Like a Mother Hen


One thing that I haven’t mentioned . . . in addition to having been a nurse, Peace Corps Volunteer, Lawyer, and Teacher . . . I go to church! In fact, I’m quite involved with my church, St. Gregory’s Episcopal Church in Woodstock, NY. As part of my involvement, I write for and edit our weekly E-Newsletter, a sort of religious blog that I do every week. But, for some reason, I haven’t been sharing those writings on this blog. I think I’ll begin with this past week’s post referencing Mother’s Day, “Like a Mother Hen”:

I’m not going to get into the argument over gender-specific pronouns and names for God—he/she, Father/Mother, etcetera. As The Reverend Dr. L. William Countryman says in his book, Living on the Border of the Holy:

We cannot name the Hidden Reality [God] in the way that we name the objects of daily existence. . . . If we take “God” as a term pointing to something that coexists, on an equivalent level of reality, with “universe,” “cat,” “coin,” “loaf of bread,” or “daisy,” then God is reduced to being one thing among many.

God is too big to be defined by our little words, let alone concepts of gender, race, or anything else that categorizes.
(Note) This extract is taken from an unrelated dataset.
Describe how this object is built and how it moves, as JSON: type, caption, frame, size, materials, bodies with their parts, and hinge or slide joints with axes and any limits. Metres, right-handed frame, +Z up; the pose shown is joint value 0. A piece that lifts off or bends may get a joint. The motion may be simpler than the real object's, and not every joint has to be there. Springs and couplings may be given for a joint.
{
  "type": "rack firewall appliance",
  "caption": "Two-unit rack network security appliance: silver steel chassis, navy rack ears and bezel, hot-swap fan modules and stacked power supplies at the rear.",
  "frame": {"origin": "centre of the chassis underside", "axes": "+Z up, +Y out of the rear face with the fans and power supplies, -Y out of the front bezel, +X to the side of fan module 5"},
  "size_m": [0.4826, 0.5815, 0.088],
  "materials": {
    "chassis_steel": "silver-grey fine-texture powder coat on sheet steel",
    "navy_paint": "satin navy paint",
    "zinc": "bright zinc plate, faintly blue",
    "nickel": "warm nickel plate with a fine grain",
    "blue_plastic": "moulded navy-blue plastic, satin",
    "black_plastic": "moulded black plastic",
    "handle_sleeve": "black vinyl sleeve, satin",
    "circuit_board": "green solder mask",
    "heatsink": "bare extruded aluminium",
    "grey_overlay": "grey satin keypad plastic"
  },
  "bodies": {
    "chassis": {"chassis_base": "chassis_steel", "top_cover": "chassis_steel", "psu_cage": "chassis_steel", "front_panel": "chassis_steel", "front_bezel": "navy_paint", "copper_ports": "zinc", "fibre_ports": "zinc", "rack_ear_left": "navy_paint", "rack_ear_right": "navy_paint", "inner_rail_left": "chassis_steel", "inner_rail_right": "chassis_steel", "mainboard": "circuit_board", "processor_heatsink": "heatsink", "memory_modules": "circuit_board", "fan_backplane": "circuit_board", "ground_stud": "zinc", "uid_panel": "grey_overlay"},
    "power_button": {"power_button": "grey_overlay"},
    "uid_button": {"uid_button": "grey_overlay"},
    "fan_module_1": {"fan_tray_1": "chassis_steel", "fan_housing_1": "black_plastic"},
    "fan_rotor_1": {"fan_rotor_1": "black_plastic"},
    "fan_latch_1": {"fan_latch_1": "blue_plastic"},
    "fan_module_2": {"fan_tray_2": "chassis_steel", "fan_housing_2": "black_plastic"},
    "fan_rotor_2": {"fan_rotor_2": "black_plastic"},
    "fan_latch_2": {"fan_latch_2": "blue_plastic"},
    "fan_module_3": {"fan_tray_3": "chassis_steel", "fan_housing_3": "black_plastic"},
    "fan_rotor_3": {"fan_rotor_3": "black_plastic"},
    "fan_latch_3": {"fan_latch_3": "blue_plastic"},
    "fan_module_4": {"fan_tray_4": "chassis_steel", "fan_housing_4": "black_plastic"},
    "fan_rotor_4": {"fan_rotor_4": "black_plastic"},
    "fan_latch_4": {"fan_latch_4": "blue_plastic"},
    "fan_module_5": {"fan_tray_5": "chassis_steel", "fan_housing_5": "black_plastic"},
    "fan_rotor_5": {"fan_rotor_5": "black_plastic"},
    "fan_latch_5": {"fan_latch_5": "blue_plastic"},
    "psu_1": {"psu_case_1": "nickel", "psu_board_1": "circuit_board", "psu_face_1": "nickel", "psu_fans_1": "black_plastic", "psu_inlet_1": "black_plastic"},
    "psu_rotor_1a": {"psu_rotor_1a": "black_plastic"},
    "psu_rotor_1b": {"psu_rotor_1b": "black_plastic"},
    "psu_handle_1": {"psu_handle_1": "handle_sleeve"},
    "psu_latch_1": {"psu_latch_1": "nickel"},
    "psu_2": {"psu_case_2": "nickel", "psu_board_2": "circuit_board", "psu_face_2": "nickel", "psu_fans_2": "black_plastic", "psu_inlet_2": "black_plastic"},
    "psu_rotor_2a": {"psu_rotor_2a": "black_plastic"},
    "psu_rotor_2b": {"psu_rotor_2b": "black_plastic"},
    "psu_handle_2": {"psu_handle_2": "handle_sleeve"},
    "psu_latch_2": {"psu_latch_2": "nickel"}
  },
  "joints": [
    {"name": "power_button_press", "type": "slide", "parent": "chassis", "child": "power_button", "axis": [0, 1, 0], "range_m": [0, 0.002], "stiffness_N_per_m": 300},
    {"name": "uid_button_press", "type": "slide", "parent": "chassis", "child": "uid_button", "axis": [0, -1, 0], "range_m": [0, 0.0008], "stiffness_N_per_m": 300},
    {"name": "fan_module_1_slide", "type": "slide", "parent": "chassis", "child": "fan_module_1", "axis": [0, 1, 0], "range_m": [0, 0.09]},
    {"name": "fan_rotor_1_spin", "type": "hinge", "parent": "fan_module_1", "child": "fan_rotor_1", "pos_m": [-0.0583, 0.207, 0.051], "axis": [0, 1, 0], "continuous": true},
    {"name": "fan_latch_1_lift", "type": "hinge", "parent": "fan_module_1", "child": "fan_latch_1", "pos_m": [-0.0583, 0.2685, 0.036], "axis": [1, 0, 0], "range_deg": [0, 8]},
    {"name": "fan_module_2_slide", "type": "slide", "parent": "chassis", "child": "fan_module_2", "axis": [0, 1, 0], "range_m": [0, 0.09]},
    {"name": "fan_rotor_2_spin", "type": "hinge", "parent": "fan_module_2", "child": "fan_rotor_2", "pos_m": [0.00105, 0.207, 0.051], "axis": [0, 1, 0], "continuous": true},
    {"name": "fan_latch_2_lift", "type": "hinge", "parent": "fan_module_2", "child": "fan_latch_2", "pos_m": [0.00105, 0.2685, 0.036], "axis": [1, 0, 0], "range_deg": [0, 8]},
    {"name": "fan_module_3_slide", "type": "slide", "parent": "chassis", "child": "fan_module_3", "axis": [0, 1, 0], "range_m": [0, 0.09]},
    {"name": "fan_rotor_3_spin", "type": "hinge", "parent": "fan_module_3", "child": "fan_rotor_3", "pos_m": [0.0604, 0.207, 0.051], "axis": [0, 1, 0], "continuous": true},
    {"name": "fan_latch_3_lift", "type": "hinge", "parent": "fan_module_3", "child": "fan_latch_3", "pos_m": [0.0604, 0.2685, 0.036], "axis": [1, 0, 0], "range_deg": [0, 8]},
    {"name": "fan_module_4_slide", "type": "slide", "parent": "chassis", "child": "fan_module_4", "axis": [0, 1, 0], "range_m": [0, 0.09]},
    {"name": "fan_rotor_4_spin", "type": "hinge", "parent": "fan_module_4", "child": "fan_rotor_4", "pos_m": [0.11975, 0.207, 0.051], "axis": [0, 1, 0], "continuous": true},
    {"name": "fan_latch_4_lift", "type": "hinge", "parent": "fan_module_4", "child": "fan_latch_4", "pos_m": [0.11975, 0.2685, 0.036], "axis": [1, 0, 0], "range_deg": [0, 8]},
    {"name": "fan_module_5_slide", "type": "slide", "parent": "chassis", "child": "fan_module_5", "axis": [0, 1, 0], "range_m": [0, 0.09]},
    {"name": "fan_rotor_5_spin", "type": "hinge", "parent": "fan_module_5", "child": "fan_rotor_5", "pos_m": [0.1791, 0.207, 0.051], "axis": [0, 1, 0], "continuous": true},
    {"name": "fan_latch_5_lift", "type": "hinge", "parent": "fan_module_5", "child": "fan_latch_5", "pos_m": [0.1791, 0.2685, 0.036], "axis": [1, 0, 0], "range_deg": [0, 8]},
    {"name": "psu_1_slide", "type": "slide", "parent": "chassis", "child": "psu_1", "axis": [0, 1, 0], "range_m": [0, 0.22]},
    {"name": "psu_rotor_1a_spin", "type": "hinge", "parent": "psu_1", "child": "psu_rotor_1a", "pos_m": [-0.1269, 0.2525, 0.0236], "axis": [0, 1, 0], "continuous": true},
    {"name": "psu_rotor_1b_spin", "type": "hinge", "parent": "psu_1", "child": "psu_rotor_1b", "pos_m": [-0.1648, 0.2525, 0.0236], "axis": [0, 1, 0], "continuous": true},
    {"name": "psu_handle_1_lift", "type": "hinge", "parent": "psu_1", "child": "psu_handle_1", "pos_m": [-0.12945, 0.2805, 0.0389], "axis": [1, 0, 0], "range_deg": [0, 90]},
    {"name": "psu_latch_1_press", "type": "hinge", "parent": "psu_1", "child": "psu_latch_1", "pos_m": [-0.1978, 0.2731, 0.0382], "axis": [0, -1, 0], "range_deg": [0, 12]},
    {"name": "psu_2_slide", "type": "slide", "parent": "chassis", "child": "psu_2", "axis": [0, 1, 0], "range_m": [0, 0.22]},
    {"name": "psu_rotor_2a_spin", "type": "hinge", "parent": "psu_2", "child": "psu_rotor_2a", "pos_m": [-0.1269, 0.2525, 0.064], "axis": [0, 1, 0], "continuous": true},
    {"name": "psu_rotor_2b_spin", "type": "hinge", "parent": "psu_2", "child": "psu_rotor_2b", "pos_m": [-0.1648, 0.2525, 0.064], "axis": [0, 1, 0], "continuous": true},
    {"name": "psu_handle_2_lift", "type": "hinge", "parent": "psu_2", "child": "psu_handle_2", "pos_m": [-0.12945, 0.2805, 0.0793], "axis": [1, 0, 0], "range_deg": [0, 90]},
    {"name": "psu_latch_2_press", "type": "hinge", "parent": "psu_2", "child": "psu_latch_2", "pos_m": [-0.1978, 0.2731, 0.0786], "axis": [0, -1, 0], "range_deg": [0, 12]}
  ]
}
God is in a category of one, but in that ‘one’ is all.

Indeed, our Jewish brothers and sisters do not pronounce the name of God, but use different epithets, or titles, highlighting different aspects and various ‘roles’ of God.

However, as this Sunday is Mother’s Day, I will point out that one of my favorite metaphors for God uses the feminine, not the masculine. It comes from Jesus’ own words in the Gospel of Matthew:

Jerusalem, Jerusalem . . . how often I have longed to gather your children together, as a hen gathers her chicks under her wings, and you were not willing. (Matthew 23:37)
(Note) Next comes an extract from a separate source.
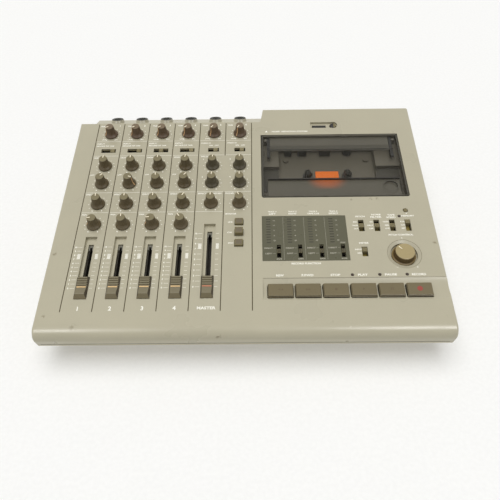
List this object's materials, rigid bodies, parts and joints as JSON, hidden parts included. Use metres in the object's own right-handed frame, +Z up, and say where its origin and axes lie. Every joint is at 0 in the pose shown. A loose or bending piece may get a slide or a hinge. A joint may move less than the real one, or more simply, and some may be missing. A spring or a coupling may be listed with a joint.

Like so many other things that Jesus said and did, it turns our thinking about God on its head, opening us up to a new way of looking at God.
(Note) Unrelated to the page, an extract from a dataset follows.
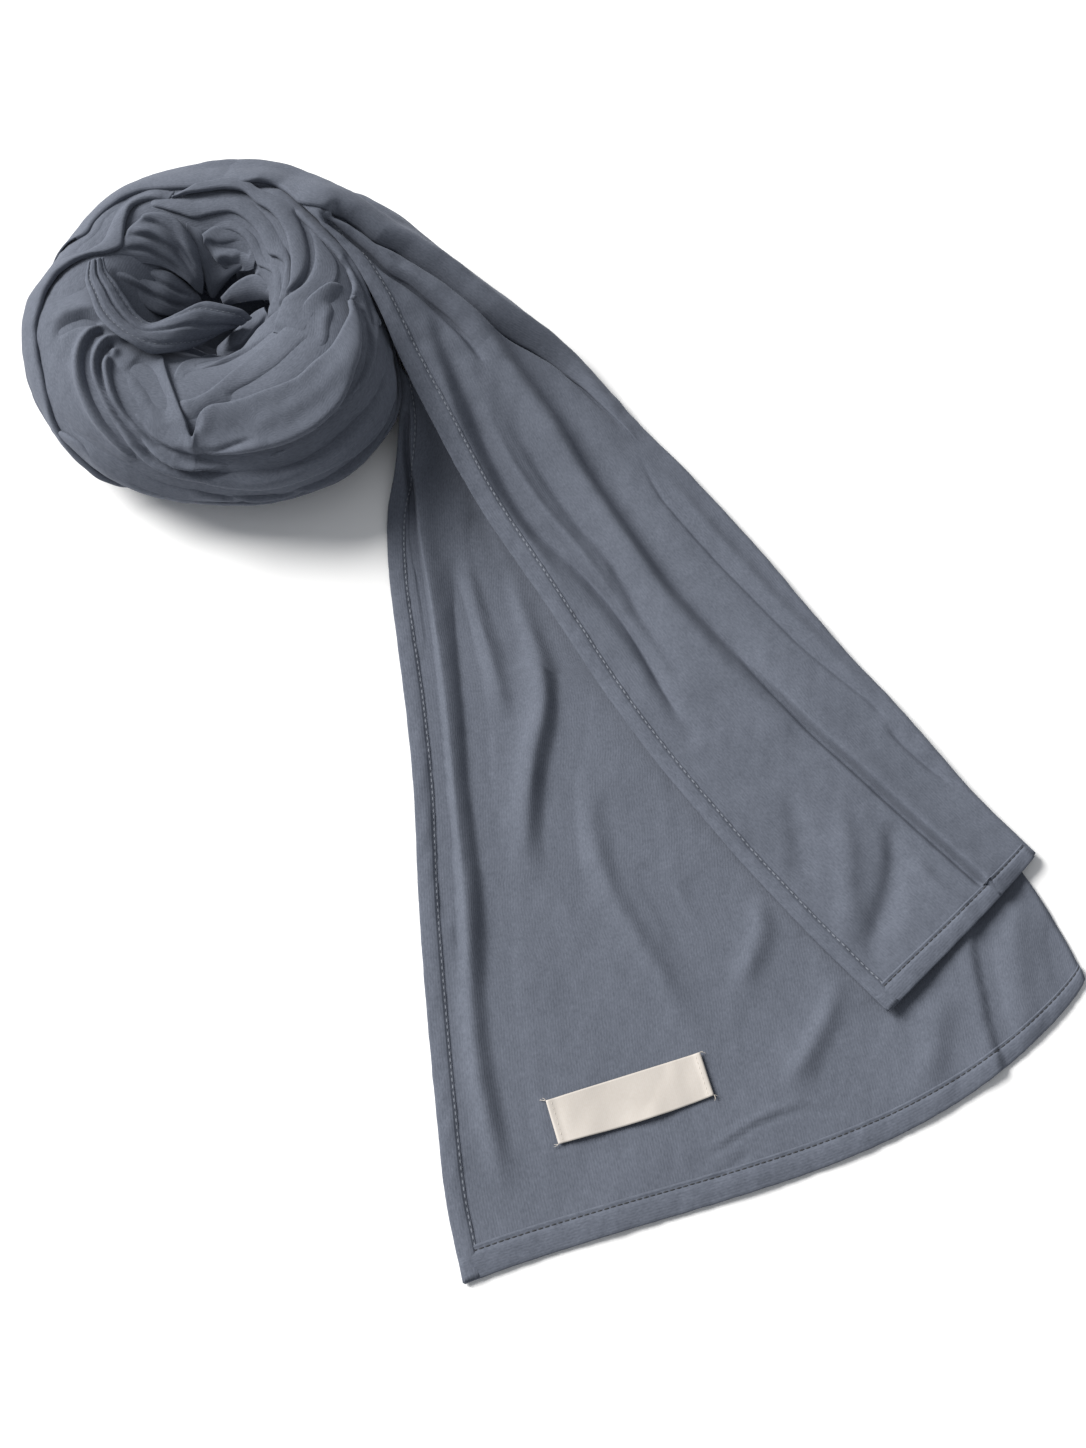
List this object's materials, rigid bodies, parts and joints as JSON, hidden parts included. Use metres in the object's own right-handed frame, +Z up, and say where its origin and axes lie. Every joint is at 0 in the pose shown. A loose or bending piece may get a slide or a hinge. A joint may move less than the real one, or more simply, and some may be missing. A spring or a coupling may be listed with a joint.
{
  "type": "headscarf",
  "caption": "Plain jersey headscarf lying flat, one end wound into a low coil and the rest led off as a doubled, hemmed tail that fans open.",
  "frame": {"origin": "middle of the footprint, on the surface that the scarf lies on", "axes": "+Z up off the surface; +Y away from the viewer, from the tail's end hem towards the coil; +X to the right, from the coil towards the open end of the tail"},
  "size_m": [0.4416, 0.4821, 0.0622],
  "materials": {
    "cloth": "matt fine jersey knit, grey-blue",
    "hem": "the same jersey turned and stitched",
    "label": "cream woven satin, left bare"
  },
  "bodies": {
    "root": {"coil_core": "cloth", "outer_turn": "cloth", "middle_turn": "cloth", "inner_turn": "cloth", "heart": "cloth", "end_strip": "hem", "tail_core": "cloth", "tail_over": "cloth", "tail_under": "cloth", "over_side_hem": "hem", "over_end_hem": "hem", "under_side_hem": "hem", "under_end_hem": "hem", "label": "label"}
  },
  "joints": []
}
I think it is also important to recognize that one of Jesus’ last acts before giving ‘up his spirit’ on the cross was to ensure that his own mother would be cared for by handing her into the care of the ‘disciple whom he loved’ by telling his mother, “”Woman, here is your son,” and to the disciple, “Here is your mother.”” (John 19:26-27) As Christians—as humans—we should make it our responsibility to ensure that all mothers everywhere are cared for.

On this Sunday we recognize and honor one of God’s many aspects—mother. Mothers mirror God’s image to us and to the world-at-large. Let us give thanks for our mothers and mothers everywhere.


4 thoughts on “Like a Mother Hen

  1. Dara

    So true that God is not defined by our little (english) words. As a woman, I often wish we had a gender neutral name for God. The Bible does say God created man first and in his image. Woman is made from man. To help ease my frustration of feeling like a second class citizen of heaven, I sometimes pray to my mother/father GOD. Any thoughts on that?

    • Oh yeah–I have thoughts on that! I often just say “God” when the prayer says “Father” or some other gender-specific name or pronoun. I don’t believe that God has a gender. Nor do I believe the Genesis story of creation as anything more than a metaphor for creation. And, you’ll note that there are TWO creation stories in Genesis! Which one am I supposed to believe as being “truth”?!

    • Wanted to share this poem, which my priest–a woman–gave me:

      God of the Women

      God of the women who answered your call,
      Trusting your promises, giving their all,
      Women like Sarah and Hannah and Ruth —
      Give us their courage to live in your truth.

      God of the women who walked Jesus’ Way,
      Giving their resources, learning to pray,
      Mary, Joanna, Susanna, and more —
      May we give freely as they did before.

      God of the women long put to the test,
      Left out of stories, forgotten, oppressed,
      Quietly asking: “Who smiled at my birth?” —
      In Jesus’ dying you show us our worth.

      God of the women who ran from the tomb,
      Prayed with the others in that upper room,
      Then felt your Spirit on Pentecost Day —
      May we so gladly proclaim you today.

      O God of Phoebe and ministers all,
      May we be joyful in answering your call.
      Give us the strength of your Spirit so near
      That we may share in your ministry here.